Try talking him through it, starting with do you love kitty? If so, then would you want to hurt it? What do you think would happen if we didn't find kitty? Would you feel bad if you killed her?

Smaug  (Level: 145.4 - Posts: 2763)
Mon, 30th Jul '07 11:41 PM

Can he reach the microwave?

Smoke20  (Level: 62.6 - Posts: 2812)
Tue, 31st Jul '07 12:02 AM

I'm sorry. That's funny. Tacky and insensitive, but funny.

I say yes, definitely keep an eye on the kid, but don't go all to pieces just yet. I really doubt he understood the cat might die, and I doubt that any kid that age has a real grasp of what death means unless they've already had a direct experience. I think he wanted to get rid of the cat for a little while, not forever. It's not at all the same as if he had been causing the cat direct physical pain.

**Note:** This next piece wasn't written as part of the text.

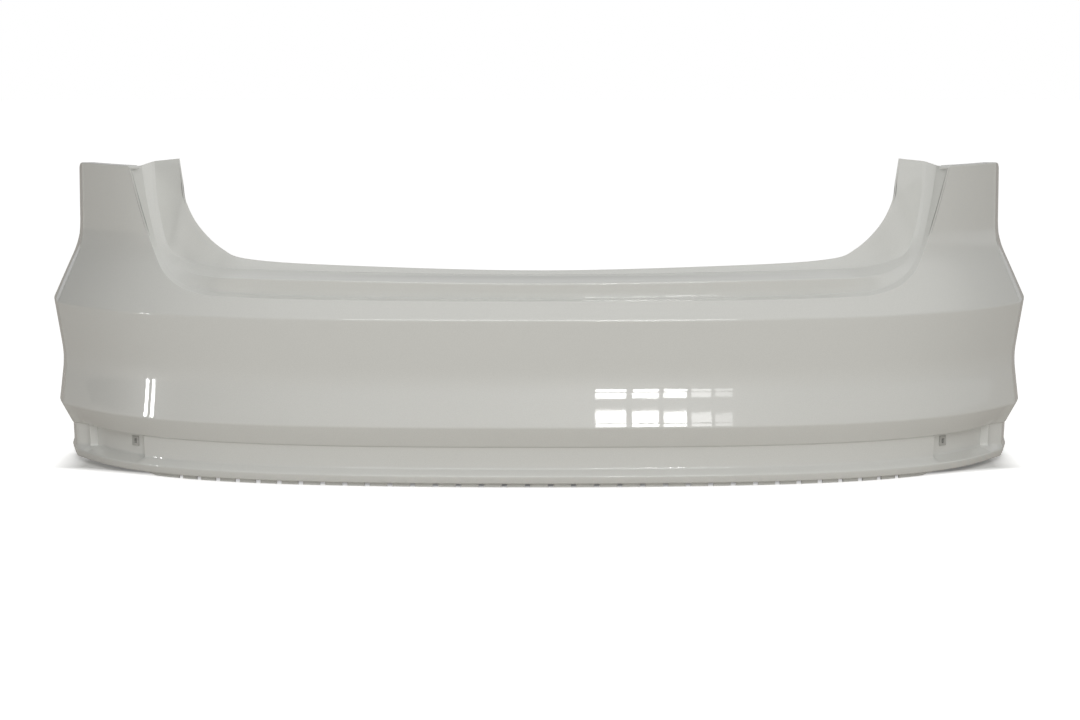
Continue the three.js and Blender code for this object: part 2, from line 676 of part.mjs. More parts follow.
// Reflection in the middle plane gives the left piece of each pair.
function reflected(geometry) {
  const copy = geometry.clone();
  const position = copy.attributes.position;
  for (let i = 0; i < position.count; i += 3) {
    for (let k = 0; k < 3; k += 1) position.setX(i + k, -position.getX(i + k));
    const [x, y, z] = [position.getX(i + 1), position.getY(i + 1), position.getZ(i + 1)];
    position.setXYZ(i + 1, position.getX(i + 2), position.getY(i + 2), position.getZ(i + 2));
    position.setXYZ(i + 2, x, y, z);
  }
  return copy;
}

const PAIRS = [
  ['side_guide', sideGuide()],
  ['tail_lamp_bracket', lampBracket()],
  ['arch_bracket', archBracket()],
];
for (const [name, piece] of PAIRS) {
  const geometry = geometryOf(piece);
  addPart(`${name}_right`, geometry, BLACK_PLASTIC());
  addPart(`${name}_left`, reflected(geometry), BLACK_PLASTIC());
}

// ---------------------------------------------------------------- reflector sockets in the pocket holes
function reflectorSocket() {
  const side = CLIP_HOLE.side;
  const frame = box([side + 5, 1.6, side + 5], [0, -GAP - 0.9, 0]);
  const sleeve = box([side - 2 * GAP, 12, side - 2 * GAP], [0, 4.6, 0]);
  const lip = box([side + 3, 1.5, side - 4], [0, WALL + GAP + 2.2, 0]);
  const bore = box([side - 4, 40, side - 4], [0, 0, 0]);
  return frame.add(sleeve).add(lip).subtract(bore);
}
for (const [label, side] of SIDES) {
  const at = place(CLIP_HOLE.s, CLIP_HOLE.z, POCKET.deep + 29.7);
  const frame = turned(upright(side * at.x, at.y, at.z), side * turnAt(CLIP_HOLE.s));
  placed(`reflector_socket_${label}`, geometryOf(reflectorSocket()), finish(0xb9b9b2, 0.45, 0), frame);
}

// ---------------------------------------------------------------- wheel-arch screws and spring nuts
const SCREW_PROFILE = [
  [0, -15], [2.4, -12], [2.4, 0], [6.3, 0], [6.3, 1.2], [4.8, 1.2], [4.4, 4.6], [2, 5], [2, 2.6], [0, 2.6],
];
// The nut folds round the inner edge of the flange and the bracket behind it.
function springNut() {
  const front = GAP;
  const rear = -(WALL + 2 * GAP + SHEET + GAP);
  const far = FLANGE + GAP - SCREW_INSET;
  const near = NUT.near - SCREW_INSET;
  const t = NUT.sheet;
  const outline = [
    [near, front], [far, front], [far, rear], [near, rear], [near, rear - t], [far + t, rear - t],
    [far + t, front + t], [near, front + t],
  ];
  const shape = new THREE.Shape(outline.map(([a, b]) => vec2(a, b)));
  const strip = new THREE.ExtrudeGeometry(shape, { depth: NUT.wide, bevelEnabled: false });
  // The outline's first axis points inwards, its second out of the flange, and it is drawn along the arch.
  strip.translate(0, 0, -NUT.wide / 2);
  strip.applyMatrix4(new THREE.Matrix4().makeBasis(
    new THREE.Vector3(0, 1, 0), new THREE.Vector3(0, 0, 1), new THREE.Vector3(1, 0, 0)));
  return solid(strip).subtract(drill(NUT.hole, 40, new THREE.Matrix4()));
}

for (const [label, side] of SIDES) {
  ARCH_SCREW_ROWS.forEach((row, i) => {
    const frame = archFrame(side, row, SCREW_INSET);
    const nut = springNut();
    placed(`arch_nut_${label}_${i + 1}`, geometryOf(nut), SPRING_STEEL(), frame);
    const seat = frame.clone().multiply(upright(0, 0, GAP + NUT.sheet + GAP));
    placed(`arch_screw_${label}_${i + 1}`, revolve(SCREW_PROFILE), SCREW_STEEL(), seat);
  });
}

// ---------------------------------------------------------------- push rivets
const RIVET_BODY_PROFILE = [
  [2.1, -15], [3.1, -15], [3.4, GAP], [9, GAP], [8.6, 2.2], [5.6, 2.2], [5.4, 1], [2.1, 1], [2.1, -15],
];
const RIVET_PIN_PROFILE = [[0, -16], [1.75, -13.5], [1.75, 1.3], [4.9, 1.3], [4.4, 3], [0, 3]];
function pushRivet(name, frame) {
  placed(`${name}_body`, revolve(RIVET_BODY_PROFILE), RIVET_PLASTIC(), frame);
  placed(`${name}_pin`, revolve(RIVET_PIN_PROFILE), RIVET_PLASTIC(), frame);
}
SILL_RIVETS.forEach((x, i) => pushRivet(`sill_rivet_${i + 1}`, sillRivetFrame(x)));
BOTTOM_RIVETS.forEach((s, i) => pushRivet(`bottom_rivet_${i + 1}`, bottomRivetFrame(s)));

// ---------------------------------------------------------------- origin at the middle of the footprint
const bounds = new THREE.Box3().setFromObject(parts);
parts.position.y = -(bounds.min.y + bounds.max.y) / 2;
parts.position.z = -bounds.min.z;

export default parts;
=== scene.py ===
"""Rear bumper cover of a compact saloon: painted skin, inner brackets and fasteners in a soft studio.

Everything is in metres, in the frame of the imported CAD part: +X along the cover, -Y the outer rear face
and +Z up. Sizes in the classes are in millimetres unless they say otherwise.
"""

import logging
import math
from dataclasses import dataclass, field
from enum import Enum
from typing import Callable, Sequence

import bmesh
import bpy
from mathutils import Matrix, Vector


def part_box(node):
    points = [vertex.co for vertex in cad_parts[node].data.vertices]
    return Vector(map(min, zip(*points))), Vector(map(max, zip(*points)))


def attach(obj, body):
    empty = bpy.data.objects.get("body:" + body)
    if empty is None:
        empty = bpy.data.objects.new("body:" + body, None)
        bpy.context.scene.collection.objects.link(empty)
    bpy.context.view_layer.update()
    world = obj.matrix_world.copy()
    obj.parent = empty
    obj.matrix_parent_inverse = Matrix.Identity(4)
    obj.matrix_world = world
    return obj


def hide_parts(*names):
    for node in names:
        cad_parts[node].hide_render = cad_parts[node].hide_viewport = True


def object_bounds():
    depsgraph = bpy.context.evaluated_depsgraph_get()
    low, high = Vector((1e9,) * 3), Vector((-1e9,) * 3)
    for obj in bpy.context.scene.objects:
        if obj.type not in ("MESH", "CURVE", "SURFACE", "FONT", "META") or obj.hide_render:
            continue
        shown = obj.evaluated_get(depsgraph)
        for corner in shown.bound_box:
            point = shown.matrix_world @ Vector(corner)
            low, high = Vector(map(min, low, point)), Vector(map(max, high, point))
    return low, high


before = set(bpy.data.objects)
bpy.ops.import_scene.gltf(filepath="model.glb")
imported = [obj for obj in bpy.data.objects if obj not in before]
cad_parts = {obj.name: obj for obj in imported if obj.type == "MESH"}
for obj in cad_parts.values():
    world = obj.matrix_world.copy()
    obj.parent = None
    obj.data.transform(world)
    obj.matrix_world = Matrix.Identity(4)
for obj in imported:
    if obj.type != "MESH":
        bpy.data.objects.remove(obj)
CAD_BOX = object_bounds()
LOG = logging.getLogger("bumper_cover")
MM = 0.001
MERGE = 0.00002
HALVINGS = 40
AXIS_ROUNDS = 60


def mix(low: float, high: float, share: float) -> float:
    """Value that lies a share of the way from low to high."""
    return low + (high - low) * share


def smooth_step(value: float, low: float, high: float) -> float:
    """Smooth rise from 0 at low to 1 at high."""
    t = min(max((value - low) / (high - low), 0.0), 1.0)
    return t * t * (3.0 - 2.0 * t)


def soft_min(a: float, b: float, soft: float) -> float:
    """Smaller of two values, with the corner between them rounded over soft."""
    near = max(soft - abs(a - b), 0.0)
    return min(a, b) - near * near / (4.0 * soft)


def catmull_rom(points: Sequence[Sequence[float]], t: float) -> Vector:
    """Point of a uniform Catmull-Rom curve that starts on the middle plane and is smooth across it.

    Args:
        points: the points that the curve passes through.
        t: place along the curve, whole numbers falling on the points.

    Returns:
        The point of the curve.
    """
    last = len(points) - 1
    i = min(int(math.floor(t)), last - 1)
    w = t - i
    p1, p2 = Vector(points[i]), Vector(points[i + 1])
    p0 = Vector(points[i - 1]) if i > 0 else Vector((-p2[0], p2[1], p2[2]))
    p3 = Vector(points[i + 2]) if i + 2 <= last else p2 * 2.0 - p1
    m1, m2 = (p2 - p0) * 0.5, (p3 - p1) * 0.5
    w2, w3 = w * w, w * w * w
    return (p1 * (2 * w3 - 3 * w2 + 1) + m1 * (w3 - 2 * w2 + w)
            + p2 * (3 * w2 - 2 * w3) + m2 * (w3 - w2))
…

This really touches me. When my son was about that age he had a plastic bucket with a lid; I called him in for dinner one evening and he put his kitten in it so it wouldn't run away while he ate. I first knew about it when he went back out to play with the kitten and I heard him screaming. It took every parenting skill I ever had to get him past that. He had nightmares, would cry every time he thought of it for years, could never handle being around cats after that. And it wasn't anything wrong with him, it was simply a tragic mistake that came from one of those dumb ideas that kids sometimes don't think through. I think that could also be the case for you. In which case, once you've made sure he understands that kitties can't live without air and warmth, he shouldn't be made to feel too badly; the guilt can have far-reaching, crippling effects.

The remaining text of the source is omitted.